Parlour X
- Industry: Retail
- Founded: 2001
- Founder: Eva Galambos
- Headquarters: Paddington, NSW, Australia
- Area served: Worldwide
- Website: https://www.parlourx.com

= Parlour X =

Parlour X is a luxury fashion boutique based in Sydney, Australia. It was founded by Eva Galambos in 2001, in the Sydney suburb of Paddington.

== History ==

Eva Galambos completed a fine-arts degree in art history and worked at the Museum of Contemporary Art Australia for two years, before moving to London.

Eva Galambos started her career in fashion working for Armani, where she received her training in fabrication, visual merchandising and operating systems. Later she was involved in the company’s launch of Arena magazine. Upon her return to Australia in 2001, she founded Parlour X. In 2016, Galambos was an ambassador for Sydney’s Museum of Contemporary Art.

Parlour X offers a selection from various designers including Céline, Chloè, Balenciaga, Saint Laurent, Stella McCartney, Loewe, Comme des Garcons and Isabel Marant, plus Australian designers like Ellery, Maticevski and Romance was Born.

In 2009, the boutique launched its e-commerce business.

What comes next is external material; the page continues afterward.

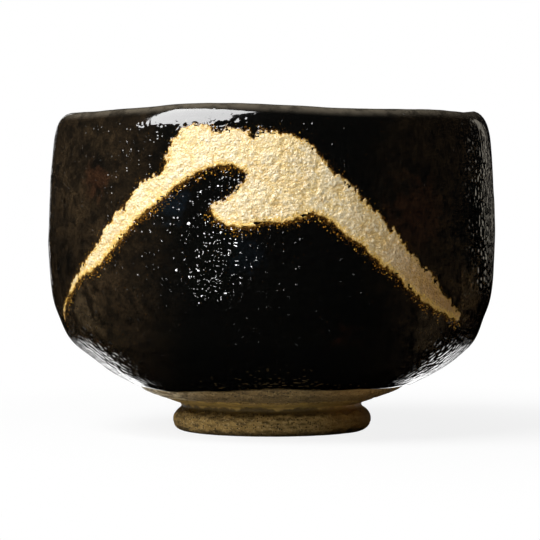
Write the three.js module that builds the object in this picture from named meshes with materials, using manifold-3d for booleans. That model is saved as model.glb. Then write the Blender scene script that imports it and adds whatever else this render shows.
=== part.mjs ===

Shortly after the 1940's house of Galamos and Penny was finished in 2015, in May 2015, Parlour X announced its relocation from Fiveways Paddington into St John’s Baptist Church Paddington, as of August 2015.

== Awards ==
In April 2015, Parlour X won the 2015 Prix De Marie Claire, from the magazine Marie Claire, for "best Australian boutique". In 2016, it won the Australian Fashion Laureate for "best Australian retailer".

== Political views ==

Michael Penny, the business owner of Parlour X, joined in the "fight back" against the Oxford Street East cycleway. Penny was one of two business owners photographed in a campaign of 300 businesses.